O Espiritualismo Moderno chegou à França em 1852 e logo fez seus primeiros adeptos. Mais tarde, quando Kardec promove uma intensa mudança de método e de paradigma no espiritualismo francês, o adjetivo espírita passa, a partir dos anos 1860, a designar também os espiritualistas. Surge, então, o conceito de escolas americana e francesa do Espiritismo.
Na edição de abril de 1864 da Revista Espírita, Kardec admite a existência das duas escolas, porém atribui ao seu trabalho a categoria de início do espiritismo filosófico: "o Espiritismo experimental estava sobre seu terreno na América, ao passo que a parte teórica e filosófica achava na Europa os elementos mais propícios ao seu desenvolvimento; também foi ali que ela nasceu: em poucos anos conquistou o primeiro lugar. (...) A América, pois, foi o berço do Espiritismo, mas foi na Europa que ele cresceu e fez suas humanidades."
Embora tenha admitido seu desenvolvimento científico e o alcance e a justeza de muitas de suas ideias, parece que Kardec não considerou a experiência americana digna do epíteto de "filosófica” devido à ausência de uma coordenação metódica de princípios: “Não existe, a bem dizer, corpo metódico de doutrina; ali se encontram, como se pode ser convencido, ideias muito justas e de alto alcance, mas sem ligação.” ( Revista Espírita, abril de 1869).

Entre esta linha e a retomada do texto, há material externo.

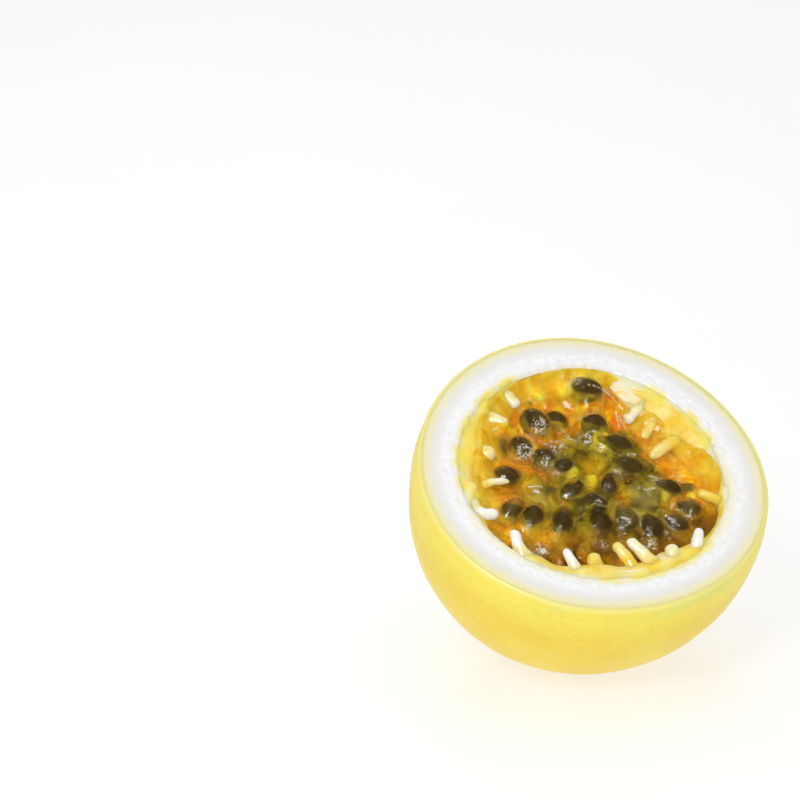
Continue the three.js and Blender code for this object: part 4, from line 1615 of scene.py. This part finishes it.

A afirmação de que não havia no movimento espiritualista “corpo metódico de doutrina” não é precisa, pois este movimento tinha um corpo de princípios fundamentais. Ainda assim, este equívoco de Kardec é compreensível, pois os aspectos teológico e filosófico ficavam em segundo plano nas ações de divulgação, que contava constantemente com médiuns de efeitos físicos como divulgadores e missionários. Isso fez com que os europeus desenvolvessem uma ideia míope sobre a natureza do movimento espiritualista americano. Contudo, Kardec acerta quando fala na existência de ideias “sem ligação”, pois como não havia uma liderança que cuidava da função de coordenação principiológica, os espiritualistas formaram, neste período, grupos com interpretações distintas quanto aos aspectos secundários. Somente após 1870, as obras da espiritualista Emma Hardinge-Britten ganharam ampla popularidade e passaram a ser vistas como uma referência doutrinária.
A formação do corpo doutrinário e filosófico do Espiritualismo Moderno ocorreu, nos Estados Unidos, durante os primeiros três anos de existência do movimento, quando foram fundados os primeiros periódicos de divulgação e realizadas conferências regionais, com o propósito de discutir os princípios comuns adotados pelos adeptos. Quando, finalmente, adquiriu um corpo teórico e doutrinário consistente, que abrangia aspectos relacionados à ciência e à religião, despertou animosidades, ao mesmo tempo, entre alguns cientistas e líderes religiosos que não concordavam com as interpretações dos espiritualistas.
A ampla divulgação do Espiritualismo Moderno através da alegação de fenômenos observáveis lhe garantiu a possibilidade de desenvolver um método empírico de pesquisa, chamando a atenção de vários homens de ciência da época. Esse aspecto científico se tornaria uma das características mais fortes do Espiritualismo Moderno, tornando constante a adesão de cientistas aos seus postulados ao longo da história desse movimento. De acordo com R. Laurence Moore, no livroSpiritualism and Science: Reflections on the First Decade of the Spirit Rappings nesse potencial científico, houve a preocupação epistemológica dedesenvolver um corpo teórico, distinto de qualquer aparência de misticismo: “O Espiritualismo, nos anos 1850, tornou-se um movimento autoconsciente precisamente por distanciar-se de qualquer tradição ocultista e apelar, não à iluminação interior da experiência mística, mas ao observável e aos objetos verificáveis da ciência empírica.”
Uma parte significativa dos primeiros espiritualistas era oriunda do cristianismo protestante, assim os princípios da nova doutrina passam a ser vistos como orientadores para uma evolução teológica do Cristianismo. Esse aspecto religioso apresentou conceitos inovadores para a época e não demorou para que os sacerdotes evocassem o epíteto de agentes de Satanás para os espiritualistas. Essa reinterpretação da teologia cristã levou o jornal The New York Times, em edição de 12 de junho de 1852, numa atitude conservadora, a condenar o Espiritualismo Moderno por suas ideias subversivas sobre a devoção e a verdadeira fé. Esse mesmo artigo listava os “absurdos” princípios dessa nova doutrina.
Mesmo não sendo correta a alegação da inexistência de um aspecto filosófico para o Espiritualismo Moderno, a obra de Allan Kardec se desenvolveu sobre as condições empíricas desse movimento, conseguindo ao mesmo tempo incluí-la e superá-la epistemologicamente.